Efficient yet Accurate End-to-End SC Accelerator Design

Meng Li^213∗, Yixuan Hu¹, Tengyu Zhang¹, Renjie Wei¹, Yawen Zhang⁴, Ru Huang¹³⁴ and Runsheng Wang^134∗
¹School of Integrated Circuits & ²Institute for Artificial Intelligence, Peking University, China
³Beijing Advanced Innovation Center for Integrated Circuits, Beijing, China
⁴Institute of Electronic Design Automation, Peking University, Wuxi, China This work was supported in part by the National Key R

\&

D Program of China (2020YFB2205502), NSFC (62125401) and the 111 Project (B18001). ^∗Corresponding author: {meng.li, r.wang}@pku.edu.cn

Abstract

Providing end-to-end stochastic computing (SC) neural network acceleration for state-of-the-art (SOTA) models has become an increasingly challenging task, requiring the pursuit of accuracy while maintaining efficiency. It also necessitates flexible support for different types and sizes of operations in models by end-to-end SC circuits. In this paper, we summarize our recent research on end-to-end SC neural network acceleration. We introduce an accurate end-to-end SC accelerator based on deterministic coding and sorting network. In addition, we propose an SC-friendly model that combines low-precision data paths with high-precision residuals. We introduce approximate computing techniques to optimize SC nonlinear adders and provide some new SC designs for arithmetic operations required by SOTA models. Overall, our approach allows for further significant improvements in circuit efficiency, flexibility, and compatibility through circuit design and model co-optimization. The results demonstrate that the proposed end-to-end SC architecture achieves accurate and efficient neural network acceleration while flexibly accommodating model requirements, showcasing the potential of SC in neural network acceleration.

I Introduction

Stochastic computing (SC) has emerged as a promising alternative to traditional binary computing, offering simplified arithmetic operations and improved error resilience [1, 2, 3, 4, 5]. Both hybrid and end-to-end SC-based neural accelerators have been proposed [1, 2, 3, 4, 5]. While hybrid accelerators involve back-and-forth conversion between binary and SC representations, leading to high power consumption and area overhead, end-to-end SC-based accelerators demonstrate superior power, area efficiency, and fault tolerance [3, 5, 4]. In this context, our research aims to further enhance the capabilities of end-to-end SC-based accelerators.

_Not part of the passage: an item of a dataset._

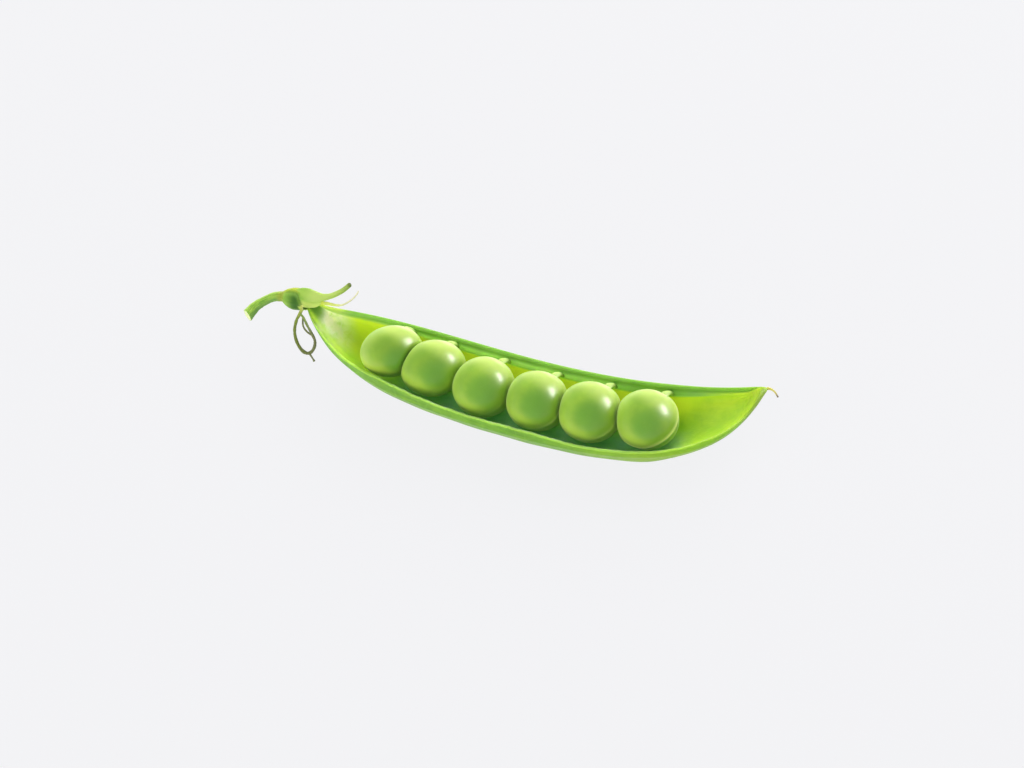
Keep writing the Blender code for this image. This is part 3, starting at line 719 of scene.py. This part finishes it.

Existing SC-based accelerators primarily focus on multiplication, accumulation, and activation functions in convolutional networks [6, 7, 8, 9]. However, these approaches have limitations. FSM-based activation modules suffer from accuracy issues, particularly for ReLU with larger accumulation widths (Figure 1). Furthermore, there exists a trade-off between inference efficiency and accuracy (Figure 2), where high precision computing enhances accuracy but exponentially increases costs, while low precision computing compromises accuracy. Additionally, there is a lack of research on SC circuits supporting functions like batch normalization (BN), residual connections, gaussian error linear unit (GELU), and softmax for state-of-the-art (SOTA) models.

Refer to caption — Figure 1: FSM-based design to implement (a) tanh and (b) ReLU. Ideally, the circuit output is the same as the exact output, marked by the red line.

Therefore, in this paper, we will summarize our recent efforts on end-to-end SC-based NN accelerators that address these limitations to meet the requirements in terms of accuracy, efficiency, flexibility, and compatibility, as shown in Table I.

TABLE I: Comparison of different end-to-end SC accelerators.

Design	Accuracy	Efficiency	Flexibility	*Compatibility
FSM-based[6, 7, 8, 9]	Low	Low	Limited for large Conv	Basic CNNs
Ours [4, 3, 5]	High	Low	Limited for variable Conv	Basic CNNs
Ours [10, 11]	High	High	Flexible	DNNs
Ours [12]	High	High	Flexible	DNNs+ViT

•

*Basic CNNs contain convolution and ReLU. DNNs further require residual connection and BN. And transformer models further require GeLU and softmax.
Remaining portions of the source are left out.